Pourquoi les Comores doivent rompre sa coopération monétaire avec la France ? La BCC a l'obligation de déposer ses réserves en devise au Trésor frança
La France et les Comores ont signé un accord de coopération monétaire, suite à l'indépendance de ces dernières, le 23 novembre 1979.
Dans le cadre de cette coopération, il est établi à l'article 9 que les Comores s'engagent à harmoniser sa législation monétaire, bancaire et de change avec celle de la France. Ainsi, les statuts de la Banque Centrale des Comores (BCC) institue un Conseil d’administration composé de huit membres maximum désignés à égale moitié par les gouvernements de deux pays.
La mission fondamentale de la BCC est d'assurer la stabilité de la monnaie par la définition et la mise en oeuvre de la politique monétaire. Cette politique prime sur celle de la distribution du crédit ou le financement de l'économie locale. Elle vise en effet à garantir la convertibilité du franc comorien avec le franc français (ou l'Euro) et la stabilité des prix.
MAIS À QUI PROFITE CETTE POLITIQUE ?
- Pour la garantie de convertibilité (régime de parité fixe)

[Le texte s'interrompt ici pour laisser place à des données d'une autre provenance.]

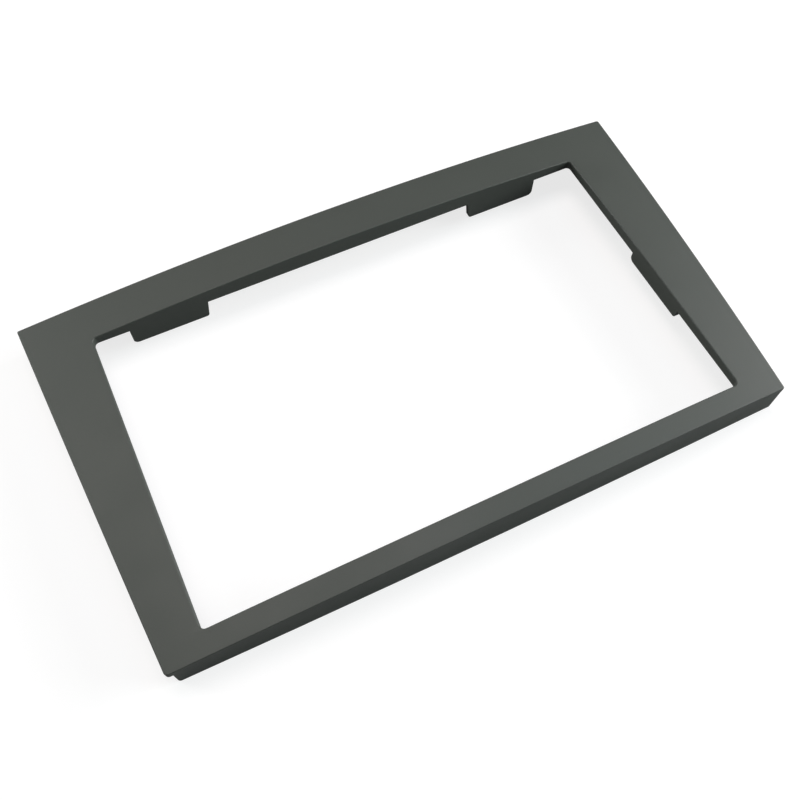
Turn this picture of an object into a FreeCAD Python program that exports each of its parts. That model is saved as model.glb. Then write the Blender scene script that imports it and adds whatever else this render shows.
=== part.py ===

La BCC a l'obligation de déposer ses réserves en devise au Trésor français sur un "compte d'opérations" prévu à l'article 6 de l'accord de coopération monétaire, contre garantie de convertibilité illimitée à taux fixe, entre le franc comorien et l'Euro. En 2021, les avoirs du compte d'opérations s'élèvent à 141,4 milliards KMF, soit 72% du total des actifs de la BCC.
Ce fonds de réserve est géré par le Trésor français. Il consiste à faciliter les transferts des capitaux des multinationaux français ou étrangers qui peuvent s'approvisionner en matières premiers (produits de rente : vanille, ylang-ylang, girofle, etc.) à faible prix, s'emparer des marchés comoriens et rapatrier leurs profits vers leurs pays d'origine, sans risque de dévaluation ou de dépréciation. Ce fonds appartenant à l'État comorien peut également être utilisé pour endetter les Comores, avec des intérêts à rembourser, sous l'appellation de l'Aide Publique au Développent (APD).
2. Pour la stabilité des prix (maîtrise de l'inflation)
Dans le cadre de sa mission, la Banque peut accorder des concours aux banques (escompte ou prise en pension) et à l'État (prêt ou découvert) en vue de financer des projets de développement.
Toutefois, les exigences en termes de stabilité des prix et de maîtrise de l'inflation, imposées par la politique monétaire, présente un effet d'éviction qui se traduit par la quasi-inexistence du crédit par la BCC pour le financement de l'économie locale. Une situation qui favorise les investisseurs étrangers au détriment des investisseurs comoriens.
Le dernier rapport de la BCC a présenté les résultats, en chiffre d'affaires, des opérations de l'année 2021 :
- à l'extérieur, avec les avoirs en devise (3,3 milliards KMF sur les placements des réserves)
- aux Comores, avec la clientèle (498 millions KMF sur les transfert de fonds, vente de devise, etc).
Le fait que la BCC réalise des résultats plus importants à l'étranger qu'aux Comores s'explique par la grande partie des avoirs extérieurs déposés au Trésor français. Ces réserves de la BCC sont placées sur le marché financier en France, au lieu d'être investies localement pour financer des activités réelles et permettre la croissance du pays.
Il est à noter que le financement des projets qui créent des valeurs et des emplois n'ont pas d'impact inflationniste. Par conséquent, le risque d'inflation ne peut pas être un argument valable pour justifier le rationnement du crédit dans un pays où les infrastructures de base y manquent et le crédit devient un besoin vital.
Les accords monétaires reliant les Comores et la France sont un mécanisme qui s'inscrit dans une logique néocolonialiste. Ils visent simplement à piller les ressources de notre pays par une série des mesures qui :
- privent le pays de ses instruments de souveraineté économique (monnaie et budget)
- provoquent le recours à l'endettement et à la privatisation des entreprises et services publiques
- soumettent le pays à la loi de la mondialisation qui expose nos petites économies face à la concurrence avec les multinationales
- permettent l'exploitation gratuite des ressources locales et la libre migration des richesses du pays sans la libre migration du comorien.
La reconquête de notre souveraineté monétaire est indispensable pour sortir de la pauvreté. Les Comores doivent rompre sa coopération monétaire avec la France et envisager une politique néo-protectionnisme qui promet un développement industriel soutenu par un mode de financement endogène.